Whatever happened to the promises of a "lifetime of listening enjoyment" that CDs promised back in the 80s?

It was 100 years with an asterisk....the fine print specifies "dog years."

 
 
 Posted:   Sep 10, 2019 - 3:20 PM   
 By:   captain X   (Member)

Unfortunately, I am so far off the charts worst than anyone...I owned cd's I've not listened to since purchasing as far back as...7 years ago. trying like hell to catch up. But who has time? Thanks to a poster here, who discovered cracks on a disc ...I believe Kiss The Girls? I opened, and discovered my copy was also defected. Company sent replacement. I can only hope there are no other such cd defects...because I am out of money.
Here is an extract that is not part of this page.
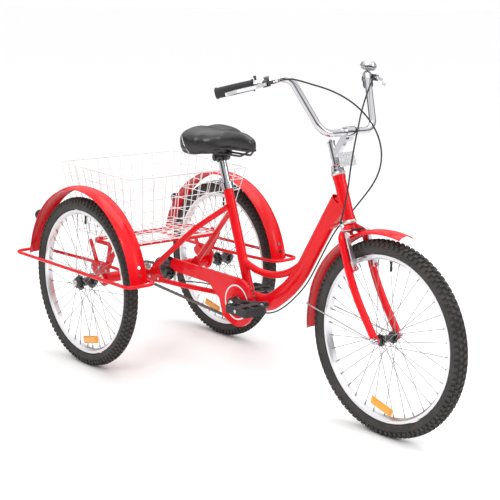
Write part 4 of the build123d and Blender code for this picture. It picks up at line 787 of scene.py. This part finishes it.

My interest is now peaked...taking a look at my cd purchases, I pulled up: Movie Music email 5/10/2010 informing me: The Hawaiians, Supernova and Mad Max Beyond Thunderdome (remastered) has been shipped. That's 10 years ago. All 3 are still in plastic un-played. And yes...I do have things going back even further...


You are not alone...

Yes, CD's were meant to last for a lifetime plus. What was it... something like a million plays. What happened?



 
 
 Posted:   Sep 10, 2019 - 3:25 PM   
 By:   captain X   (Member)

dp

 
 
 Posted:   Sep 10, 2019 - 4:40 PM   
 By:   films1   (Member)

I have many CDS never had a problem with any of them the first CD i bought was the star wars trilogy by the Utah symphony on the varese label . It still sounds like the first time i played it .

 
 Posted:   Sep 10, 2019 - 5:55 PM   
 By:   Lattanzi   (Member)

Ah yeah, that's happened to me recently. My CD of Herrmann's scores for A Christmas Carol and A Child Is Born started doing that on a couple tracks, but only when I digitize it. (And I did wait a whole year to rip it) On the stereo CD player it works fine. The same thing with some CDs in a Decca Stokowski box set I got. As has been said before, the first thing to do is digitize first and ask questions later.

 
 
 Posted:   Sep 10, 2019 - 6:12 PM   
 By:   Last Child   (Member)

You don't have to buy thousands of cds to get factory defective discs. I've gotten enough to know you should play them immediately. Same with dvds. But I don't think I've had a problem with "rot" in either media.

 
 
 Posted:   Sep 11, 2019 - 6:37 AM   
 By:   keky   (Member)

Thank God I have never met such a problem with my CDs. With DVDs, yes, many times, but not with CDs. I have had defective discs (skipping some seconds here or there) once or twice but I replaced them with good ones. But this rotting problem I have never met - and hope I never will .

 
 
 Posted:   Sep 11, 2019 - 3:50 PM   
 By:   AndrewH   (Member)

I had the oxidation/bronzing effect on one of my oldest CD's from 1989. Star Trek - The Astral Symphony.
It was difficult to play the first few tracks on several CD players I owned.
However when I bought a more up to date CD player (actually my DVD player), it now plays absolutely perfectly.

 
 Posted:   Sep 11, 2019 - 5:06 PM   
 By:   AMRA75   (Member)

I got two FSM cds which are dead. One is a cd from the box Goodbye Mr Chips (Didn't see that the title should be so ... true) and one cd from the box of Johnny Mandel.
One Intrada, Rambo 3, first edition.
A few of John Scott cds.
And it is not only the oxydation effect.
The fact is .... cd is not perfect, it happens sometimes
A lossless backup is one answer (but don't forget to make a backup of the backup!).